“But the blaze of light [Mrs Stetson] brings is by showing that women were social from the first and that all history has been the gradual socialisation of the male. It is partly complete. But the male world is still savage.”
Dorothy Richardson, Pilgrimage (Revolving Lights)
“But not until this giant force could ally itself with others and work cooperatively, overcoming the destructive action of male energy in its blind competition, could our human life enter upon its full course of racial evolution. This is what was accomplished through the suppression of the free action of maternal energy in the female and its irresistible expression through the male. The two forces were combined, and he was the active factor in their manifestation. It was one of nature’s calm, unsmiling miracles, no more wonderful than where she makes the guileless, greedy bee, who thinks he is merely getting his dinner, serve as an agent of reproduction to countless flowers. The bee might resent it if he knew what office he performed, and that his dinner was only there that he might fulfil that office. The subjection of woman has involved to an enormous degree the maternalising of man. Under its bonds he has been forced into new functions, impossible to male energy alone. He has had to learn to love and care for some one besides himself.

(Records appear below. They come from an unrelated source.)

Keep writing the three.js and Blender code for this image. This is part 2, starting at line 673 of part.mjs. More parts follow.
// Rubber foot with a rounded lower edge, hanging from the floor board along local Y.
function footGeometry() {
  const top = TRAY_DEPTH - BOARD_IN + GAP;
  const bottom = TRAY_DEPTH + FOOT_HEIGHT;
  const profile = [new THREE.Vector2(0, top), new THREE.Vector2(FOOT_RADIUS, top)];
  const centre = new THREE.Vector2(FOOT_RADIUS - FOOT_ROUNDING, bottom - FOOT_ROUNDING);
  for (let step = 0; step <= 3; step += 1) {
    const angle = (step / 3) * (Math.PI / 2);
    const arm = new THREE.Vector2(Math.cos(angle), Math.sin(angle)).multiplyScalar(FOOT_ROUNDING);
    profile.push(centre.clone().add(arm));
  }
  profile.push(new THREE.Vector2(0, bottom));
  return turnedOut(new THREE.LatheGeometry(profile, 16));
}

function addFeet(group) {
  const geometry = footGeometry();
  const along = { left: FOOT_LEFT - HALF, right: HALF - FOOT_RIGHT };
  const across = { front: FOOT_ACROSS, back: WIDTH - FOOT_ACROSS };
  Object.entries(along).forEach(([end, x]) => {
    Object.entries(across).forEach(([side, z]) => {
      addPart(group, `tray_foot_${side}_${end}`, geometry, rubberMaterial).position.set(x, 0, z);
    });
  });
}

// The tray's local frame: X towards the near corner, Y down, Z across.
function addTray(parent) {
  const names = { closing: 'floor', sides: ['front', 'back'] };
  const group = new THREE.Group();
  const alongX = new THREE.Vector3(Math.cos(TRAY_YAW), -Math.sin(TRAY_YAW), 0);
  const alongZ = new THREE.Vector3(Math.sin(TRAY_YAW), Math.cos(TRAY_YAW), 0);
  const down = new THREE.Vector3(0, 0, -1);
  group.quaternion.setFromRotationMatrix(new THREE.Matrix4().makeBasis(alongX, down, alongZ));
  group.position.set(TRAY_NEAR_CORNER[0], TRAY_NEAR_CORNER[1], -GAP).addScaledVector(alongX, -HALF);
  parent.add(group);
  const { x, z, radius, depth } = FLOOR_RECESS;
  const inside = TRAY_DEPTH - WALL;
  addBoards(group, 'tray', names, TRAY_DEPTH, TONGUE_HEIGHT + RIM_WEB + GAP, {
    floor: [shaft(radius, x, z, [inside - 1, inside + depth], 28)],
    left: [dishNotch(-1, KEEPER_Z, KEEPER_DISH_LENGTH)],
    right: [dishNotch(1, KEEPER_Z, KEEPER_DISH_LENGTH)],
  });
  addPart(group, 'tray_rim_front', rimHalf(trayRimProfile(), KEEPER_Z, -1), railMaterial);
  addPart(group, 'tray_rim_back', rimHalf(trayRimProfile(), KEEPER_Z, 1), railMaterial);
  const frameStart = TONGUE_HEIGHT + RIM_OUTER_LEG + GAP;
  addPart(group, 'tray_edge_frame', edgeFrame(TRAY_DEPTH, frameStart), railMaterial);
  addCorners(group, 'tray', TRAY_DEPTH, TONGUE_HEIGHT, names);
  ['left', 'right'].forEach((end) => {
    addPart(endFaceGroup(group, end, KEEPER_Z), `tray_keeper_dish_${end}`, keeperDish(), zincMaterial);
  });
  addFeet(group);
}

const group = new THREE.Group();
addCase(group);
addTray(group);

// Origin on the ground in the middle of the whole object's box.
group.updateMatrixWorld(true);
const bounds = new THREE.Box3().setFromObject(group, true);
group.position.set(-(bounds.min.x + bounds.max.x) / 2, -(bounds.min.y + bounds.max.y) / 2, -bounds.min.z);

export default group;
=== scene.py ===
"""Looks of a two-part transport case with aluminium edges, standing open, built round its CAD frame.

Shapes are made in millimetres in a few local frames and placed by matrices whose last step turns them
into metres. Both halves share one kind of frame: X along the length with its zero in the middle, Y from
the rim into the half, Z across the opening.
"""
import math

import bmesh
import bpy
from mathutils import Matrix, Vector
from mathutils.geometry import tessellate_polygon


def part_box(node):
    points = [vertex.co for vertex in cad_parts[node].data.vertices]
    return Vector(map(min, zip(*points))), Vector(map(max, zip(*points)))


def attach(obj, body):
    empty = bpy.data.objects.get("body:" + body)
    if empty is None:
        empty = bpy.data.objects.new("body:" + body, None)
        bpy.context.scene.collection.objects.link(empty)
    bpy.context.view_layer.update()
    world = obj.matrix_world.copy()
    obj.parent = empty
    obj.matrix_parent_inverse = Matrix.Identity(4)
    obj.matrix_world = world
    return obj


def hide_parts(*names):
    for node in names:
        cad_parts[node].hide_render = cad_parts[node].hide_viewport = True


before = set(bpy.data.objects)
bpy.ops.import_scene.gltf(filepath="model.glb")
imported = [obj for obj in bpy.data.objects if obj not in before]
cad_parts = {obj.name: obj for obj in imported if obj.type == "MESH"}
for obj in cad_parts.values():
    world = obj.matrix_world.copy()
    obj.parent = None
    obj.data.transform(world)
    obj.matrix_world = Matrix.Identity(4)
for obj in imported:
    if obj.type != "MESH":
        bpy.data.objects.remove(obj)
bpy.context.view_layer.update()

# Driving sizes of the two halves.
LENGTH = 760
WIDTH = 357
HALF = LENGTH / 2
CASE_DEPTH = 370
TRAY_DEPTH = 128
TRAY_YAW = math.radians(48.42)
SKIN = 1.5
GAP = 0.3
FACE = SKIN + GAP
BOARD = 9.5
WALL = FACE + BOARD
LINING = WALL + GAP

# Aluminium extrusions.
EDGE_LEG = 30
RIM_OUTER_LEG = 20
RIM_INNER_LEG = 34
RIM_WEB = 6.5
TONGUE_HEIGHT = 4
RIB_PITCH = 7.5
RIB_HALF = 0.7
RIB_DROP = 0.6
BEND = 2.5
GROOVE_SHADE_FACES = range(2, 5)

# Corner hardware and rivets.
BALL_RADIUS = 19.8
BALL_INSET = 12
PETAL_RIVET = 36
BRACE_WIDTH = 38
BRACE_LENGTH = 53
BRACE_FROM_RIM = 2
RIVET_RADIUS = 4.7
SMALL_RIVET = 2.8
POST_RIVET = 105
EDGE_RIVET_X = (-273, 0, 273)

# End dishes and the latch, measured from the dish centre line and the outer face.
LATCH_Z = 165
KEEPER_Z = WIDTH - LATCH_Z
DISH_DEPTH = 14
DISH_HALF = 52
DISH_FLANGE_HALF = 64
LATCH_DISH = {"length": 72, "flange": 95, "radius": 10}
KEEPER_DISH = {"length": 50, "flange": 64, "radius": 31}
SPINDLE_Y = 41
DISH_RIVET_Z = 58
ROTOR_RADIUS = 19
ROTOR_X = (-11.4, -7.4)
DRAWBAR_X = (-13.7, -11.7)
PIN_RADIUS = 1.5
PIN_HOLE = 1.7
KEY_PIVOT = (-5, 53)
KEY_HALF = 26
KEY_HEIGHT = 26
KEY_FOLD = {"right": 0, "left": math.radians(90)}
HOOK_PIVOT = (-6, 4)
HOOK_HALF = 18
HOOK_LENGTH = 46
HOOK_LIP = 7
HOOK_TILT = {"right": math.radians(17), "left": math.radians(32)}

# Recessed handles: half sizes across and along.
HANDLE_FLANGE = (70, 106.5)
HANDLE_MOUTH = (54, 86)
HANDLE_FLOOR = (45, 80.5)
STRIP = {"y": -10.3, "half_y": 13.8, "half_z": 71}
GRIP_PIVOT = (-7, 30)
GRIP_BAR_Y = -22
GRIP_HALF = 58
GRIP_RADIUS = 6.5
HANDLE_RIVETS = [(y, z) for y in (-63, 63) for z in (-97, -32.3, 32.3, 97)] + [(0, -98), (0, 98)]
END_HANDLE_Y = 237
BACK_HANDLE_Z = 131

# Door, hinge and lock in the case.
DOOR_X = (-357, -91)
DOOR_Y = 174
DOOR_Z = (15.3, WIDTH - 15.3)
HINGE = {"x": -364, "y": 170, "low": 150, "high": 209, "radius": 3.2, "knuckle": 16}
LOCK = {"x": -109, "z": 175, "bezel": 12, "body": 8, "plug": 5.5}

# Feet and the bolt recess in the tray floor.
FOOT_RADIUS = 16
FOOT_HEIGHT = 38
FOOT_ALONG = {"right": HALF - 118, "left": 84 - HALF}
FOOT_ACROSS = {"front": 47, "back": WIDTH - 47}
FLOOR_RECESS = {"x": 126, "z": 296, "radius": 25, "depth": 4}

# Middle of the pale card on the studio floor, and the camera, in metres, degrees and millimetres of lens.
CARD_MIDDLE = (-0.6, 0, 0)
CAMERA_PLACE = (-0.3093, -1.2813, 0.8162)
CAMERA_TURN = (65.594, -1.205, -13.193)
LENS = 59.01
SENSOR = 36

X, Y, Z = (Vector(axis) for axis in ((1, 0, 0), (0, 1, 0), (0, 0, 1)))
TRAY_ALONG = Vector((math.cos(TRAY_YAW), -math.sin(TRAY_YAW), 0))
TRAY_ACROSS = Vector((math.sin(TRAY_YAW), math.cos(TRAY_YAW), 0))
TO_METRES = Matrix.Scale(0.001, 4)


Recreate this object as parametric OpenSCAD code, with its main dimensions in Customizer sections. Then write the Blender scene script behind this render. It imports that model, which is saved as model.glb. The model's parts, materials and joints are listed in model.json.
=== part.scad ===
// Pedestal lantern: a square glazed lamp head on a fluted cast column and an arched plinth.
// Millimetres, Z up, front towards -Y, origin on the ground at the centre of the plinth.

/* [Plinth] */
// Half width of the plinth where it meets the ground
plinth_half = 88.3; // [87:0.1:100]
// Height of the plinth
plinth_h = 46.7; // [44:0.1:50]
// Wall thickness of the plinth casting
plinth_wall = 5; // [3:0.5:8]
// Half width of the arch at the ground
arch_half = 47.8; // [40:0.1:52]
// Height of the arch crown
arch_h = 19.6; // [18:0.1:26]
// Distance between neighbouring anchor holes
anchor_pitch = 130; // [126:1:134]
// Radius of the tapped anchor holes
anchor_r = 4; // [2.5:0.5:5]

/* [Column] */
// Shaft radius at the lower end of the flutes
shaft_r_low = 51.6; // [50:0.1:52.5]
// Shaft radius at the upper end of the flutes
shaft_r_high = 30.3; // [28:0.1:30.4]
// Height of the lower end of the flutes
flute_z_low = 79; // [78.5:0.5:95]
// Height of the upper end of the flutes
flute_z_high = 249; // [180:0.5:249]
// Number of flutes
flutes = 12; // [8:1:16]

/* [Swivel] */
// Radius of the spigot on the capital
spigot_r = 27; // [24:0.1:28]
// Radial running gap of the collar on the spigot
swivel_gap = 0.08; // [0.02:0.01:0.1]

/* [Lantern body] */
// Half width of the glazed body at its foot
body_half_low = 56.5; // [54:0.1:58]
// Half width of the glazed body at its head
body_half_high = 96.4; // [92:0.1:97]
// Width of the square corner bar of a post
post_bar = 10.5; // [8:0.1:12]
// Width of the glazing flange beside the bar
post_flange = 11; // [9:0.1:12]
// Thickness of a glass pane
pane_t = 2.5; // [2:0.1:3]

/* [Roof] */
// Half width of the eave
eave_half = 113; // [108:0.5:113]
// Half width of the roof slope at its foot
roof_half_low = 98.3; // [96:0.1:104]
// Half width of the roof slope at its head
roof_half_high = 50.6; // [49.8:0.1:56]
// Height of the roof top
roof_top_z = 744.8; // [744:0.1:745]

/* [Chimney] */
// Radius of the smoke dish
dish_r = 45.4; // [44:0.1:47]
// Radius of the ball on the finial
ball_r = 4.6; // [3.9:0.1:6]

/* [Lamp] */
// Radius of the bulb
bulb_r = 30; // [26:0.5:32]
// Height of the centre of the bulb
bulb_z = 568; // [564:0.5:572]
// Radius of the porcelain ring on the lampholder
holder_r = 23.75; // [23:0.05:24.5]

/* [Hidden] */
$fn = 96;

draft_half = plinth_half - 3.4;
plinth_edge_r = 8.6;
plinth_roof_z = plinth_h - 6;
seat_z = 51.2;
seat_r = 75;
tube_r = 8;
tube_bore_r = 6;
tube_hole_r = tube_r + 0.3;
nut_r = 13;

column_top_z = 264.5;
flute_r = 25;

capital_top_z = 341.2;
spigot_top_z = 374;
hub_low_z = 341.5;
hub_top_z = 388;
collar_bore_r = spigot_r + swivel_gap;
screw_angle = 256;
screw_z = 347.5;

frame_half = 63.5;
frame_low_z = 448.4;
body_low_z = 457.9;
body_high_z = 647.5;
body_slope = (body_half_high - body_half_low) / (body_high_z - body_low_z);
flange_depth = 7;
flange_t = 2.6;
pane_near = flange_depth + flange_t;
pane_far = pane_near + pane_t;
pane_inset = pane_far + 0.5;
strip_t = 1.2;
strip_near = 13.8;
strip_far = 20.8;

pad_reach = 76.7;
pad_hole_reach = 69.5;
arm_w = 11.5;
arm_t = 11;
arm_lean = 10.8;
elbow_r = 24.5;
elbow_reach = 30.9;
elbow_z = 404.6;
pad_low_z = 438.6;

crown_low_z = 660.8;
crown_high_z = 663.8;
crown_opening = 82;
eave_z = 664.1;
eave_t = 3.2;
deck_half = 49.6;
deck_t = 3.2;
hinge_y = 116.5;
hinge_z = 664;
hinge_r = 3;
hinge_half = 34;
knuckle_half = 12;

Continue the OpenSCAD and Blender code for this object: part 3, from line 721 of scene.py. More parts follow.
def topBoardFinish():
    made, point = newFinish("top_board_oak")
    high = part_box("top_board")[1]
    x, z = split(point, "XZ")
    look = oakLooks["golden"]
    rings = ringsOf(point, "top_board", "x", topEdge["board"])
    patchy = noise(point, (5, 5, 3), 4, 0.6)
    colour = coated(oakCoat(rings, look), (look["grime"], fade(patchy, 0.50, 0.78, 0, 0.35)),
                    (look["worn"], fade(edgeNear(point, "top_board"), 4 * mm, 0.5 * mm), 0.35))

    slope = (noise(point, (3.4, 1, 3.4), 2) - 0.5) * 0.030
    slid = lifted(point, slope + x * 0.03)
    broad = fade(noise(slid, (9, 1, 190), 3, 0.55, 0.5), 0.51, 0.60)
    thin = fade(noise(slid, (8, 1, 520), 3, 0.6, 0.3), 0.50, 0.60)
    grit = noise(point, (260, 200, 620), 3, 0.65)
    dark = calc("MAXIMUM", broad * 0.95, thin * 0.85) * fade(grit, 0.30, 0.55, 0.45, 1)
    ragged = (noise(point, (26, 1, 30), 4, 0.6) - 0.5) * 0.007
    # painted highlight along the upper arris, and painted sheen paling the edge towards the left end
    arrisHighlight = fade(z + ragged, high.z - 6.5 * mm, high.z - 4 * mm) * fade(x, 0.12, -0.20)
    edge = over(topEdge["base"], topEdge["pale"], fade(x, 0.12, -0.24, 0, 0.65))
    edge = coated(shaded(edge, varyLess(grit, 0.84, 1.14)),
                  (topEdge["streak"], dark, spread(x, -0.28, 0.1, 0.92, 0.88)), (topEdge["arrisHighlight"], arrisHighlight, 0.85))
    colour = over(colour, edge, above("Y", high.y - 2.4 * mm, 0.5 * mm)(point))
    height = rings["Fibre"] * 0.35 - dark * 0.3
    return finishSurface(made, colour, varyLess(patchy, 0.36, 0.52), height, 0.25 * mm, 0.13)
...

He has had to learn to work, to serve, to be human. Through the sex-passion, mightily overgrown, the human race has been led and driven up the long, steep path of progress, over all obstacles, through all the dangers, carrying its accompanying conditions of disease and sin (and surmounting them), up and up in spite of it all, until at last a degree of evolution is reached in which the extension of human service and human love makes possible a better way.”